Porphyrins have also been used in the diagnosis and localization of small radiologically occult lung tumors (D. A. Cortese et al., "Hematoporphyrin Derivative In The Detection And Localization Of Radiographically Occult Lung Cancer," Am. Rev. Respir. Dis. 126. 1087 (1982); H. Kato et al., "Early Detection Of Lung Cancer By Means Of Hematoporphyrin Derivative Fluorescence And Laser Photoradiation," Clin. Chest Med. 6, 237 (1985). In these studies, a photoelectric fluorescence detection system in combination with a conventional bronchoscope was used to identify and localize early squamous cell carcinomas in patients with normal chest radiographs. K. B. Patel et al., "Fluorescing Cells In Sputum After Parenteral HPD," in Progress In Clinical And Biological Research, Vol. 170, D. Doiron and C. Gomer, Eds.; "Porphyrin Localization And Treatment Of Tumors," pp. 521-530 (1984) have also demonstrated that malignant cells could be detected in sputum samples from lung cancer patients injected with hematoporphyrin derivative. In this study, malignant cells as well as some nonmalignant cells fluoresced up to 9 days following the intravenous injection of the porphyrin. The uptake of porphyrin in normal cells is not unusual because other tissues, such as embryonic and traumatized tissues have also been reported to localize hematoporphyrin derivative.

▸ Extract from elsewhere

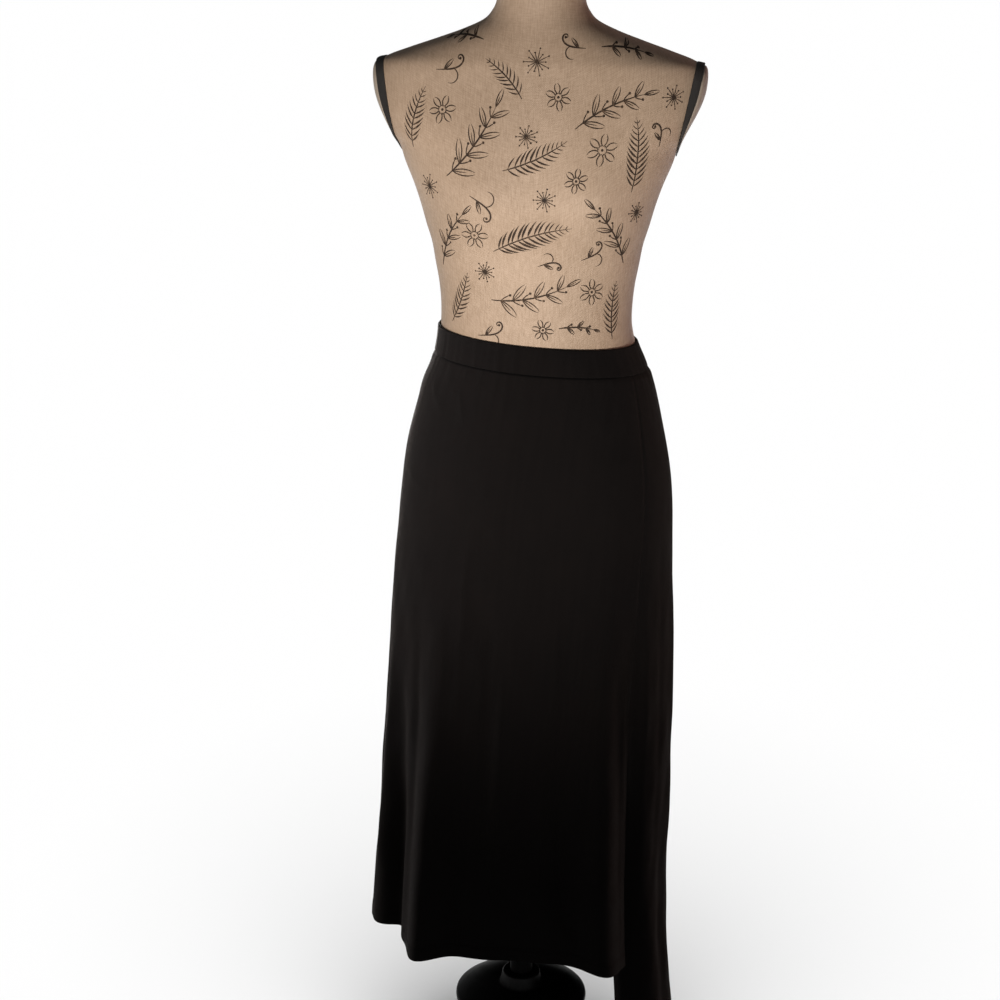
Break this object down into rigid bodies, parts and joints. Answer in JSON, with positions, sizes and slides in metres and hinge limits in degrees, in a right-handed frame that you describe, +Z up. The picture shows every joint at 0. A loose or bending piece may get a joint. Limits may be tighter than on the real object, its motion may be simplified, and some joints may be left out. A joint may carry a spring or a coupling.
{
  "type": "long skirt on a limbless dress form with stand",
  "caption": "Long jersey skirt with a sewn waistband and a side slit, worn by a limbless linen-covered dress form on a turned stand.",
  "frame": {"origin": "on the floor, at the centre of the stand's base", "axes": "+Z up; the form and the skirt face -Y, so +X is the form's own left side, where the slit is"},
  "size_m": [0.4343, 0.32, 1.578],
  "materials": {
    "black_jersey": "fine black knit jersey",
    "linen": "natural linen, plain weave",
    "black_tape": "black woven tape",
    "black_paint": "satin black"
  },
  "bodies": {
    "root": {"skirt_front": "black_jersey", "skirt_back": "black_jersey", "skirt_waistband": "black_jersey", "form_torso": "linen", "form_arm_plate_left": "linen", "form_arm_plate_right": "linen", "form_arm_tape_left": "black_tape", "form_arm_tape_right": "black_tape", "stand_pole": "black_paint", "stand_base": "black_paint"}
  },
  "joints": []
}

The localization of malignant lesions using the procedures described above is dependent upon the visual detection of the red fluorescent emission of the porphyrin. In most procedures, this is accomplished by scanning the lung with a bronchoscope adapted to emit light at a wavelength (400 nm ) which will excite the porphyrin molecules. The limiting factor with this procedure is that it is time consuming and requires highly trained personnel to examine all areas of the lung for malignant lesions. Because the fluorescent emission from these small lesions is so weak and difficult to observe, small lesions can easily be missed. In addition, to visually detect porphyrin fluorescence, the porphyrin must be on the surface of the tumor and the tumor must lie on the surface of the lung. Any material, such as mucous covering, or the situation where a tumor is deep-seated, interferes with the overlying detection of porphyrin fluorescence. As a result, porphyrins have not been used successfully as a diagnostic tool for occult lung lesions.

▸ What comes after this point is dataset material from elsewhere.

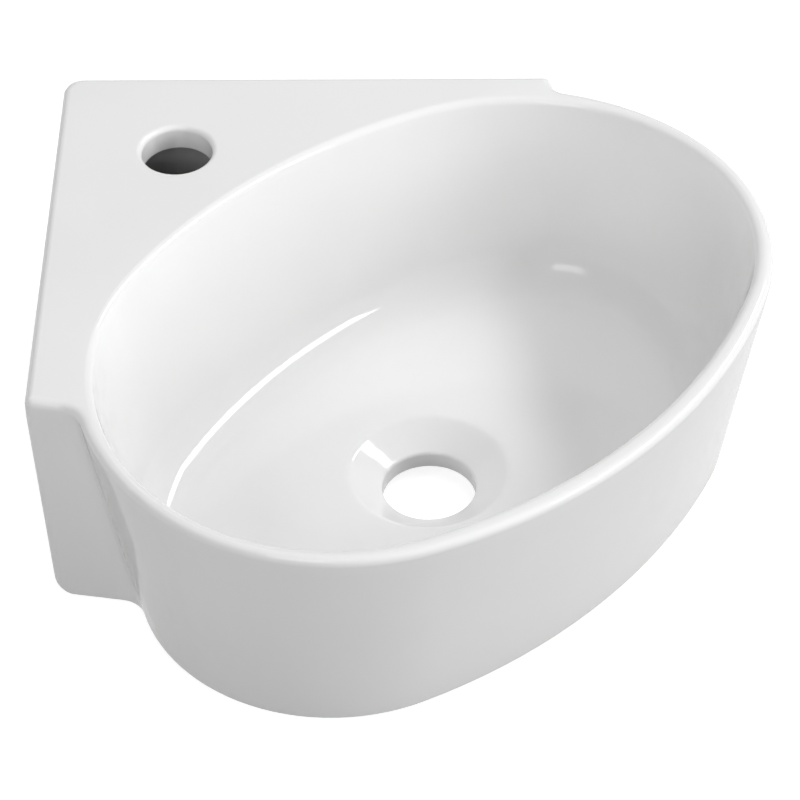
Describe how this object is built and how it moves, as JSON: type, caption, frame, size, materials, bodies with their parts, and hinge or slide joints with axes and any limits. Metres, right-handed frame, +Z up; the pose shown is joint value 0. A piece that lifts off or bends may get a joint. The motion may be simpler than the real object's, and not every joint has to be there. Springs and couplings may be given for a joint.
{
  "type": "corner basin",
  "caption": "Small wall-hung hand basin for a room corner: oval bowl set across the corner, flat tap deck behind it, short legs along both walls, tap hole and waste hole",
  "frame": {"origin": "under the middle of the basin's bounding box, on the plane of its flat underside", "axes": "+Z up; +Y out of the back face that bears on the right-hand room wall; -X out of the back face that bears on the left-hand room wall, so the room corner is at -X +Y"},
  "size_m": [0.3511, 0.3442, 0.1254],
  "materials": {
    "china": "glossy white glaze",
    "nylon": "matt natural nylon"
  },
  "bodies": {
    "root": {"basin": "china", "fixing_sleeve_left": "nylon", "fixing_sleeve_right": "nylon"}
  },
  "joints": []
}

Accordingly, it is an object of the present invention to provide a method for locating small occult malignant tumor masses in the lungs of patients.
Yet another object of the present invention is to provide a rapid, high-contrast procedure for detecting the presence of malignant cells in vitro.
Additional objects, advantages, and novel features of the invention will be set forth in part in the description which follows, and in part will become apparent to those skilled in the art upon examination of the following or may be learned by practice of the invention. The objects and advantages of the invention may be realized and attained by means of the instrumentalities and combinations particularly pointed out in the appended claims.